The Republicans' leading candidate is the treaty's biggest booster, and on this issue George Bush's often criticized loyalty to Ronald Reagan could be a bonus. During the debate, he forcefully reminded his rivals that, as a top Administration official, he had read every word of the agreement. "Bush is being a knowledgeable statesman on the issue," said his campaign spokesman Peter Teeley, "while the others look like extra-chromosome types."

The caviling on the part of his would-be heirs has peeved Reagan. In his interview with television anchormen, the President said that conservative disapproval of the INF agreement was "based on a lack of knowledge." Then he offered a surprisingly harsh assessment of his opponents' motives: "Those people, basically, down in their deepest thoughts, have accepted that war is inevitable."

That brutal put-down produced angry squawks from the right at a press conference held by the hastily formed Anti-Appeasement Alliance. "If this treaty is ratified," declared Archconservative Howard Phillips, "a major battle of World War III will have been lost by default" -- a dire prediction that suggested Reagan was correct in his assessment. Phillips went on to viciously condemn the right wing's onetime standard-bearer.
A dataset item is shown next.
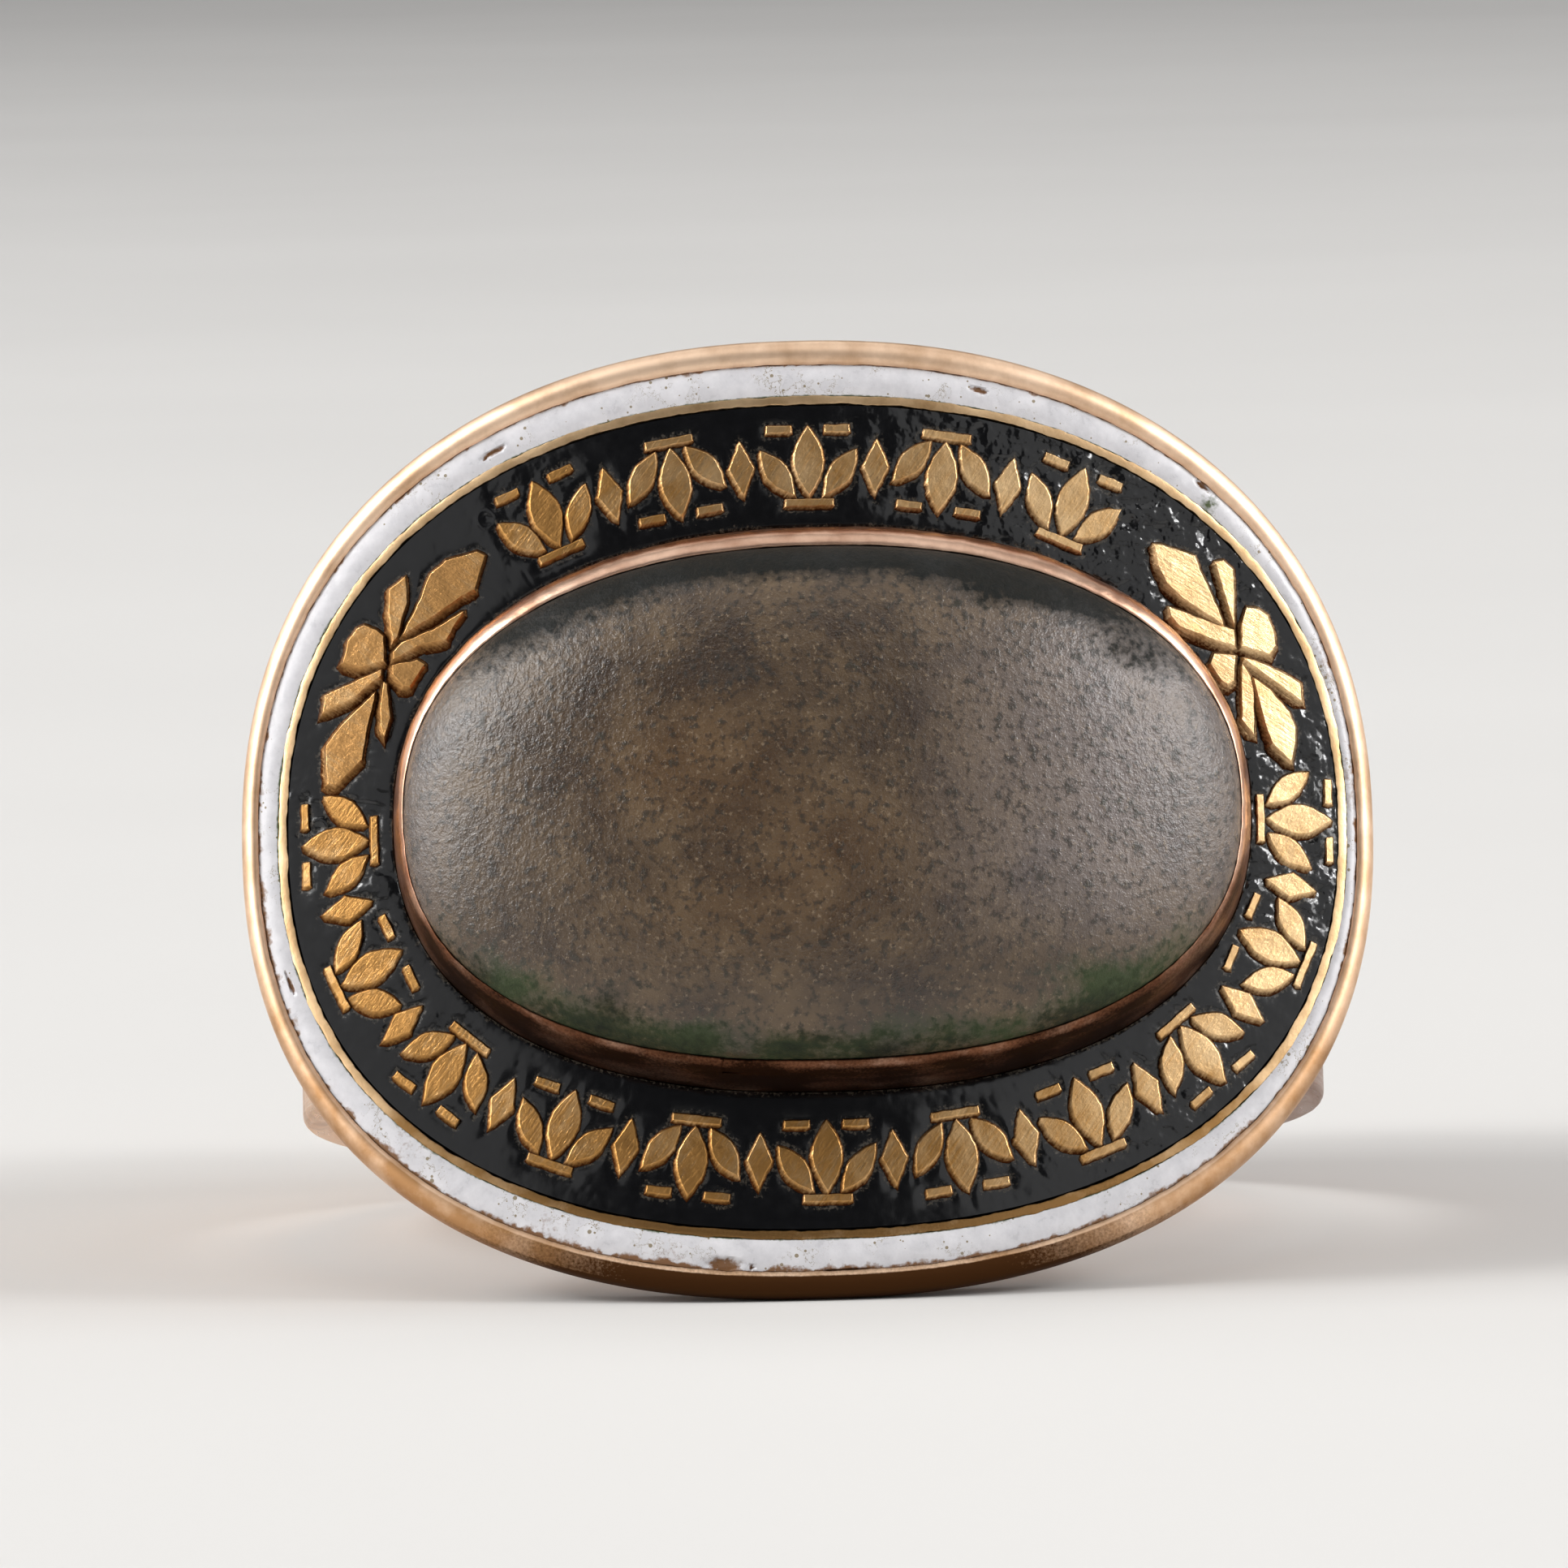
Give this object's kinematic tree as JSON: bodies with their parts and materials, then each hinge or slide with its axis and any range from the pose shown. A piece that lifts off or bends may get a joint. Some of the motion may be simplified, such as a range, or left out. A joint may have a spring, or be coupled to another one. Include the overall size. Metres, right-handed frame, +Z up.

Reagan, he fumed, "is a very weak man with a strong wife and a strong staff. He has become a useful idiot for Soviet propaganda." Dole and other Republican Senators also lashed back: Dole chided the President in the White House, while on the Senate floor Wyoming's Malcolm Wallop called Reagan's remarks "offensive."

The Democratic candidates, who all back the INF pact, have been quick to capitalize on the Republican dissension. Albert Gore went after the G.O.P. in the opening minutes of last week's debate. "It's nothing short of appalling," he declared, "that five of six Republican candidates refuse to support the new arms-control agreement." The next night Michael Dukakis painted the treaty opponents as captives of ultraconservative ideologues: "Do we need any further proof that the radical right has a stranglehold on the Republican Party?" As conservatives snipe at the White House, Democrats can say with a smile that they stand united in support of Ronald Reagan.